The needs are different to-day. The once vibrant band of young Sisters is facing diminishment: ageing, declining numbers, dwindling resources, in a rapidly changing society. Others are now well equipped to provide the services that they once pioneered. They are, however, full of hope and continue to pray for the needs of those around them, for the needs of the global community and for the Church, trusting in God’s Divine Providence. They rejoice in the words of Pope Francis in his letter last year to all consecrated people setting out the aims of the Year of Consecrated Life: ‘to look on the past with gratitude … to live the present with passion and … to embrace the future with hope’. The Mercy Sisters who are Ennis parishioners can truly look back ‘with gratitude’ as they thank God for that original invitation in 1853, for the gift of their own vocations and for the unfailing love and support they experience from the local communities in which they live; each in her own way tries to live the present ‘with passion’; and with confidence they ‘embrace the future with hope’. A constant reminder of our roots in the parish is the presence in the Cathedral of five panels of the ’Corporal Works of Mercy’ stained-glass window, installed in 2004 to mark the 150th anniversary of the coming of the Sisters to Ennis. The window was a gift of the then Parish Priest, Dean Kenny, in 1869, to the original St. Xavier’s chapel (now the Riches of Clare Museum). It was transferred to the ‘new’ chapel dedicated in 1895; two panels were incorporated into the present Convent on Bóthar na Trócaire, when we moved there in 1994 and one panel into the entrance at Coláiste Muire in 2004.

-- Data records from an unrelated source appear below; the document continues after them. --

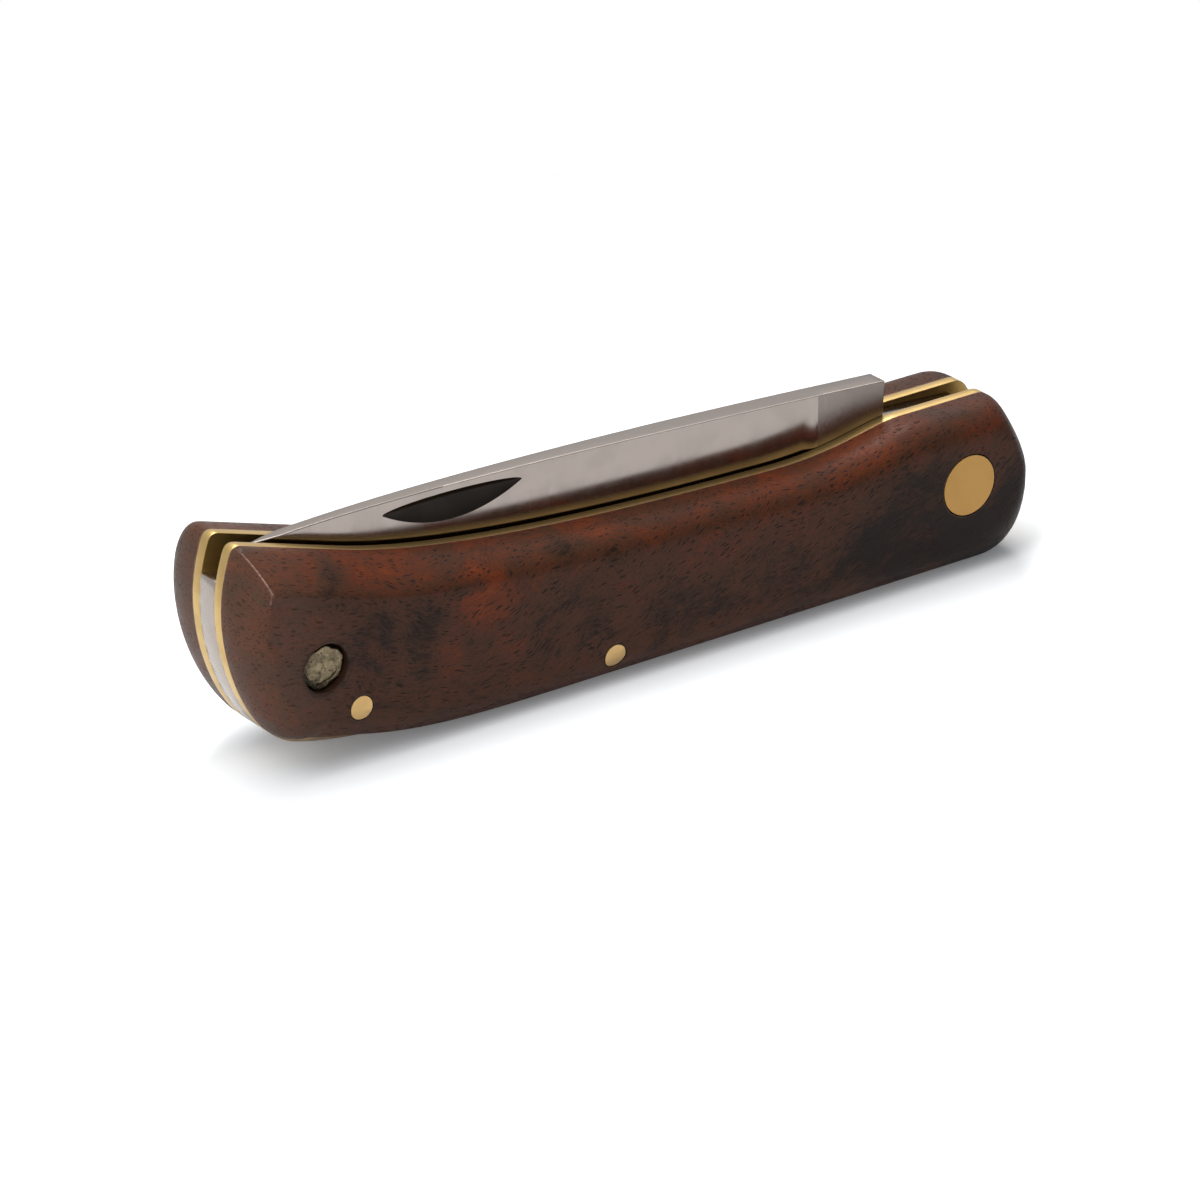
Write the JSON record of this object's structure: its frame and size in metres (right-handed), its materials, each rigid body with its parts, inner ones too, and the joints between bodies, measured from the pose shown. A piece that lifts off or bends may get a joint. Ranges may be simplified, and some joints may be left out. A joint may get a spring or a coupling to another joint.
{
  "type": "folding pocket knife",
  "caption": "Slip-joint folding knife: a nicked blade turns out of a wooden handle on brass liners and is held open or closed by a backspring.",
  "frame": {"origin": "under the middle of the closed handle, on the plane that its back rests on", "axes": "+X from the butt to the pivot end, +Y away from the side with the nail nick, +Z from the back to the open side of the handle"},
  "size_m": [0.097, 0.0148, 0.0246],
  "materials": {
    "scale_wood": "oiled, satin, reddish brown with dark streaks and pores",
    "liner_brass": "polished edges, satin faces",
    "rivet_brass": "sanded flush, satin",
    "spring_steel": "ground, satin",
    "rivet_steel": "hammered, dull",
    "blade_steel": "satin, ground across the blade"
  },
  "bodies": {
    "handle": {"front_scale": "scale_wood", "rear_scale": "scale_wood", "front_liner": "liner_brass", "rear_liner": "liner_brass", "backspring": "spring_steel", "pivot_rivet": "rivet_brass", "pivot_burr": "rivet_brass", "centre_pin": "rivet_brass", "rear_pin": "rivet_brass", "butt_rivet": "rivet_steel"},
    "blade": {"blade": "blade_steel"}
  },
  "joints": [
    {"name": "blade_pivot", "type": "hinge", "parent": "handle", "child": "blade", "pos_m": [0.0394, 0, 0.01005], "axis": [0, 1, 0], "range_deg": [0, 177], "deforming": ["backspring"]}
  ]
}
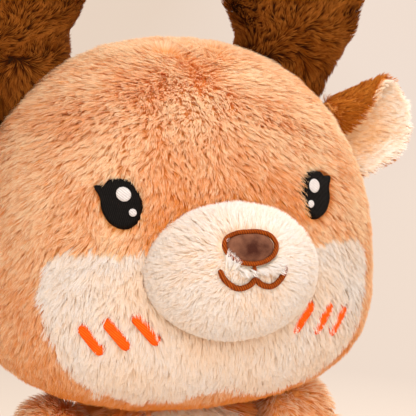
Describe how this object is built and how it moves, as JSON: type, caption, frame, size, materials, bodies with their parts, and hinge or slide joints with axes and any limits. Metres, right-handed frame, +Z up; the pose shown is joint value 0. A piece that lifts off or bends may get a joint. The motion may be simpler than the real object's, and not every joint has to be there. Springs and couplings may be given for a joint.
{
  "type": "plush deer",
  "caption": "Seated soft toy deer with a big round head, stuffed antlers, cupped ears, a padded muzzle, and sewn arms and legs that flex at their seams.",
  "frame": {"origin": "middle of the footprint, on the floor", "axes": "+Z up, the face towards -Y, the deer's left towards +X"},
  "size_m": [0.2744, 0.2398, 0.3858],
  "materials": {
    "brown_plush": "long soft pile, saturated roots and pale tips",
    "cream_plush": "long soft pile",
    "dark_plush": "short swirled pile",
    "stuffing": "loose polyester fibre",
    "pellet_cloth": "plain woven bag",
    "black_thread": "satin stitch",
    "white_thread": "satin stitch",
    "orange_thread": "satin stitch",
    "rust_thread": "satin stitch",
    "nose_suede": "short brushed suede"
  },
  "bodies": {
    "torso": {"torso_skin": "brown_plush", "belly_panel": "cream_plush", "pellet_bag": "pellet_cloth", "torso_stuffing": "stuffing", "tail": "brown_plush"},
    "head": {"head_front_panel": "brown_plush", "head_back_panel": "brown_plush", "face_panel": "cream_plush", "head_stuffing": "stuffing", "muzzle_skin": "cream_plush", "muzzle_stuffing": "stuffing", "nose_pad": "nose_suede", "nose_border": "rust_thread", "mouth_stitching": "rust_thread", "eye_left": "black_thread", "eye_glint_large_left": "white_thread", "eye_glint_small_left": "white_thread", "cheek_stroke_left_1": "orange_thread", "cheek_stroke_left_2": "orange_thread", "cheek_stroke_left_3": "orange_thread", "antler_left_skin": "dark_plush", "antler_left_stuffing": "stuffing", "eye_right": "black_thread", "eye_glint_large_right": "white_thread", "eye_glint_small_right": "white_thread", "cheek_stroke_right_1": "orange_thread", "cheek_stroke_right_2": "orange_thread", "cheek_stroke_right_3": "orange_thread", "antler_right_skin": "dark_plush", "antler_right_stuffing": "stuffing"},
    "ear_left": {"ear_left_back": "brown_plush", "ear_left_front": "cream_plush"},
    "ear_right": {"ear_right_back": "brown_plush", "ear_right_front": "cream_plush"},
    "arm_left": {"arm_left_skin": "brown_plush", "arm_left_hoof": "dark_plush", "arm_left_stuffing": "stuffing"},
    "arm_right": {"arm_right_skin": "brown_plush", "arm_right_hoof": "dark_plush", "arm_right_stuffing": "stuffing"},
    "leg_left": {"leg_left_skin": "brown_plush", "leg_left_hoof": "dark_plush", "leg_left_stuffing": "stuffing"},
    "leg_right": {"leg_right_skin": "brown_plush", "leg_right_hoof": "dark_plush", "leg_right_stuffing": "stuffing"}
  },
  "joints": [
    {"name": "head_turn", "type": "hinge", "parent": "torso", "child": "head", "pos_m": [0, 0.02656, 0.15], "axis": [0, 0, 1], "range_deg": [-20, 20], "stiffness_Nm_per_rad": 1.2},
    {"name": "ear_left_fold", "type": "hinge", "parent": "head", "child": "ear_left", "pos_m": [0.09604, 0.03856, 0.267], "axis": [-0.4078, 0, 0.9131], "range_deg": [-20, 10], "stiffness_Nm_per_rad": 0.08},
    {"name": "ear_right_fold", "type": "hinge", "parent": "head", "child": "ear_right", "pos_m": [-0.09604, 0.03856, 0.267], "axis": [0.4078, 0, 0.9131], "range_deg": [-10, 20], "stiffness_Nm_per_rad": 0.08},
    {"name": "arm_left_swing", "type": "hinge", "parent": "torso", "child": "arm_left", "pos_m": [0.06609, 0.01256, 0.11918], "axis": [-1, 0, 0], "range_deg": [-25, 30], "stiffness_Nm_per_rad": 0.5},
    {"name": "arm_right_swing", "type": "hinge", "parent": "torso", "child": "arm_right", "pos_m": [-0.06609, 0.01256, 0.11918], "axis": [-1, 0, 0], "range_deg": [-25, 30], "stiffness_Nm_per_rad": 0.5},
    {"name": "leg_left_lift", "type": "hinge", "parent": "torso", "child": "leg_left", "pos_m": [0.038, -0.03449, 0.028], "axis": [-1, 0, 0], "range_deg": [0, 25], "stiffness_Nm_per_rad": 0.8},
    {"name": "leg_right_lift", "type": "hinge", "parent": "torso", "child": "leg_right", "pos_m": [-0.038, -0.03449, 0.028], "axis": [-1, 0, 0], "range_deg": [0, 25], "stiffness_Nm_per_rad": 0.8}
  ]
}
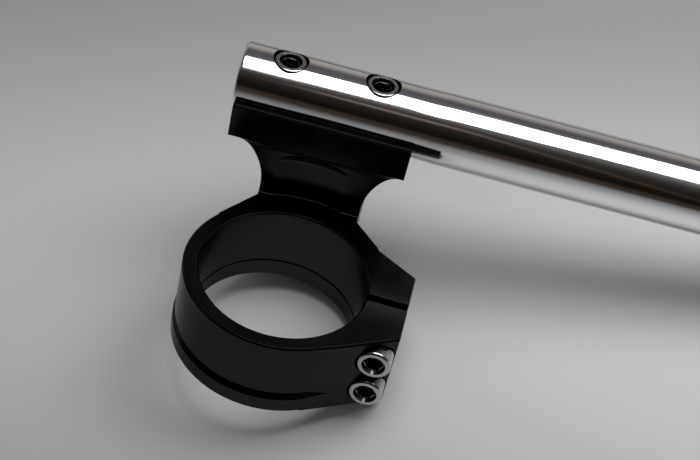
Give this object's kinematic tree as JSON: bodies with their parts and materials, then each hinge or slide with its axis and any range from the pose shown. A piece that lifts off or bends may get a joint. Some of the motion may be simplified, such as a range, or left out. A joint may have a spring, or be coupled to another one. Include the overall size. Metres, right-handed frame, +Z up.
{
  "type": "clip-on handlebar",
  "caption": "Clip-on motorcycle handlebar: black fork clamp with a slit pinch ear and a saddle, and a polished straight bar screwed down into the saddle.",
  "frame": {"origin": "on the axis of the fork bore, at the bottom face of the clamp ring", "axes": "+Z up the fork bore, +X out along the pinch ear and the bar's free end, +Y from the ring to the saddle"},
  "size_m": [0.2711, 0.0928, 0.0693],
  "materials": {
    "black_anodised_aluminium": "satin black anodised",
    "polished_aluminium": "polished",
    "bright_steel": "bright plated"
  },
  "bodies": {
    "root": {"clamp_body": "black_anodised_aluminium", "bar_tube": "polished_aluminium", "bar_screws": "bright_steel", "pinch_screws": "bright_steel"}
  },
  "joints": []
}
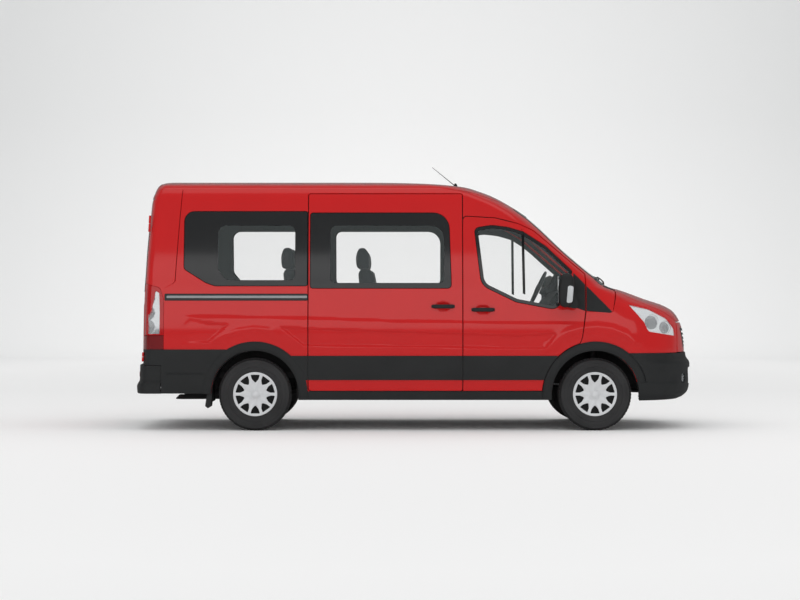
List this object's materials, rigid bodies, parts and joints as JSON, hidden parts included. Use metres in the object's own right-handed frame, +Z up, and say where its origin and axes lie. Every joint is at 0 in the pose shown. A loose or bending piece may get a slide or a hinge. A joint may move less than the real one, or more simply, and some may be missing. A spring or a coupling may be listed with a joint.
{
  "type": "minibus",
  "caption": "Minibus with a short bonnet, a raised roof, three side windows, a sliding side door, two rear doors and steel wheels with covers.",
  "frame": {"origin": "on the ground below the middle of the vehicle's length and width", "axes": "+X forwards along the vehicle, +Y to the vehicle's left, +Z up"},
  "size_m": [5.531, 2.474, 2.619],
  "materials": {
    "body_paint": "glossy solid red paint",
    "black_plastic": "grained, matt",
    "black_gloss": "gloss black",
    "window_glass": "lightly tinted, polished",
    "lamp_lens": "clear, polished",
    "red_lens": "translucent red",
    "amber_lens": "translucent amber",
    "reflector": "bright metallised",
    "mirror_glass": "polished",
    "tyre_rubber": "matt black",
    "wheel_cover": "silver satin paint",
    "dark_steel": "satin black coating",
    "bright_metal": "brushed",
    "cast_metal": "as cast",
    "cabin_trim": "grained, matt",
    "cabin_lining": "pale woven lining",
    "seat_fabric": "woven"
  },
  "bodies": {
    "body": {"antenna": "black_plastic", "body_side_left": "body_paint", "body_side_right": "body_paint", "dashboard": "cabin_trim", "driver_seat": "seat_fabric", "engine_block": "cast_metal", "exhaust": "dark_steel", "fender_left": "body_paint", "fender_right": "body_paint", "floor_pan": "cabin_trim", "front_bumper": "black_plastic", "front_panel": "body_paint", "front_structure": "dark_steel", "front_subframe": "dark_steel", "fuel_tank": "black_plastic", "grille": "black_plastic", "headlamp_left": "lamp_lens", "headlamp_right": "lamp_lens", "mid_glass_left": "window_glass", "passenger_seat": "seat_fabric", "quarter_glass_left": "window_glass", "quarter_glass_right": "window_glass", "rear_axle": "dark_steel", "rear_bumper": "black_plastic", "roof": "body_paint", "scuttle": "black_plastic", "seat_row_2": "seat_fabric", "seat_row_3": "seat_fabric", "sliding_door": "body_paint", "sliding_door_glass": "window_glass", "spare_wheel": "tyre_rubber", "tail_lamp_left": "red_lens", "tail_lamp_right": "red_lens", "underframe": "dark_steel", "windscreen": "window_glass"},
    "front_door_left": {"front_door_left": "body_paint", "front_door_glass_left": "window_glass", "mirror_left": "black_plastic"},
    "rear_door_left": {"rear_door_left": "body_paint", "rear_door_glass_left": "window_glass"},
    "knuckle_left": {"knuckle_left": "cast_metal"},
    "front_wheel_left": {"tyre_front_left": "tyre_rubber", "wheel_front_left": "wheel_cover"},
    "rear_wheel_left": {"tyre_rear_left": "tyre_rubber", "wheel_rear_left": "wheel_cover"},
    "front_door_right": {"front_door_right": "body_paint", "front_door_glass_right": "window_glass", "mirror_right": "black_plastic"},
    "rear_door_right": {"rear_door_right": "body_paint", "rear_door_glass_right": "window_glass"},
    "knuckle_right": {"knuckle_right": "cast_metal"},
    "front_wheel_right": {"tyre_front_right": "tyre_rubber", "wheel_front_right": "wheel_cover"},
    "rear_wheel_right": {"tyre_rear_right": "tyre_rubber", "wheel_rear_right": "wheel_cover"},
    "bonnet": {"bonnet": "body_paint"},
    "steering_wheel": {"steering_wheel": "cabin_trim"}
  },
  "joints": [
    {"name": "front_door_left_swing", "type": "hinge", "parent": "body", "child": "front_door_left", "pos_m": [1.545, 1.035, 1], "axis": [0, 0.0594, -0.9982], "range_deg": [0, 68]},
    {"name": "rear_door_left_swing", "type": "hinge", "parent": "body", "child": "rear_door_left", "pos_m": [-2.651, 0.945, 0.66], "axis": [-0.0439, 0.0529, -0.9976], "range_deg": [0, 180]},
    {"name": "steer_left", "type": "hinge", "parent": "body", "child": "knuckle_left", "pos_m": [1.7425, 0.7, 0.352], "axis": [0, 0, 1], "range_deg": [-33, 33]},
    {"name": "front_wheel_left_spin", "type": "hinge", "parent": "knuckle_left", "child": "front_wheel_left", "pos_m": [1.7425, 0.868, 0.352], "axis": [0, 1, 0], "continuous": true},
    {"name": "rear_wheel_left_spin", "type": "hinge", "parent": "body", "child": "rear_wheel_left", "pos_m": [-1.5575, 0.8795, 0.352], "axis": [0, 1, 0], "continuous": true},
    {"name": "front_door_right_swing", "type": "hinge", "parent": "body", "child": "front_door_right", "pos_m": [1.545, -1.035, 1], "axis": [0, 0.0594, 0.9982], "range_deg": [0, 68]},
    {"name": "rear_door_right_swing", "type": "hinge", "parent": "body", "child": "rear_door_right", "pos_m": [-2.651, -0.945, 0.66], "axis": [0.0439, 0.0529, 0.9976], "range_deg": [0, 180]},
    {"name": "steer_right", "type": "hinge", "parent": "body", "child": "knuckle_right", "pos_m": [1.7425, -0.7, 0.352], "axis": [0, 0, 1], "range_deg": [-33, 33]},
    {"name": "front_wheel_right_spin", "type": "hinge", "parent": "knuckle_right", "child": "front_wheel_right", "pos_m": [1.7425, -0.868, 0.352], "axis": [0, 1, 0], "continuous": true},
    {"name": "rear_wheel_right_spin", "type": "hinge", "parent": "body", "child": "rear_wheel_right", "pos_m": [-1.5575, -0.8795, 0.352], "axis": [0, 1, 0], "continuous": true},
    {"name": "bonnet_lift", "type": "hinge", "parent": "body", "child": "bonnet", "pos_m": [1.952, 0, 1.395], "axis": [0, -1, 0], "range_deg": [0, 55]},
    {"name": "steering_wheel_turn", "type": "hinge", "parent": "body", "child": "steering_wheel", "pos_m": [1.28, 0.45, 1.38], "axis": [-0.9061, 0, 0.4231], "range_deg": [-540, 540]}
  ],
  "couplings": [
    {"joint": "steer_right", "follows": "steer_left", "ratio": 1},
    {"joint": "steering_wheel_turn", "follows": "steer_left", "ratio": 16}
  ]
}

One special year closed and another exciting one, with special resonance for us as Sisters of Mercy, has already begun. On 8th December 2015, Pope Francis opened the Holy Door of St. Peter’s Basilica in Rome to mark the official start of The Jubilee Year of Mercy. Incorporated into the midday Mass in the Cathedral of Sts. Peter & Paul here in Ennis, on December 13th, was the opening of our own Killaloe Holy Door. It leads to a beautifully appointed, welcoming ‘sacred space’ which will help to keep us focused on the purpose of this Jubilee Year. The Year of Mercy is a reminder to each of us to be aware of the infinite love and mercy of God towards us; a reminder to show mercy and compassion towards others; to focus on forgiveness, reconciliation and providing practical help to people who are in need or suffering hardship. The hallmark of Sisters of Mercy has always been ‘practicality’ – providing education, health care, social work – sometimes perhaps with not as much evident compassion as we would now wish. In to-day’s changed circumstances we continue to be practical through advocacy, prison visitation, a myriad of small ‘good turns’ for others that go unnoticed and the supporting of colleagues and co-workers in mercy ministry in 44 countries across the globe, and through continuous intercession in prayer.
Let us unite with Pope Francis who has described the Holy Door as a ‘Door of Mercy, through which anyone who enters will experience the love of God who consoles, pardons and instils hope’
Five panels from the former St. Xavier’s Convent Stained Glass Corporal Works of Mercy Window now in the Parish Church.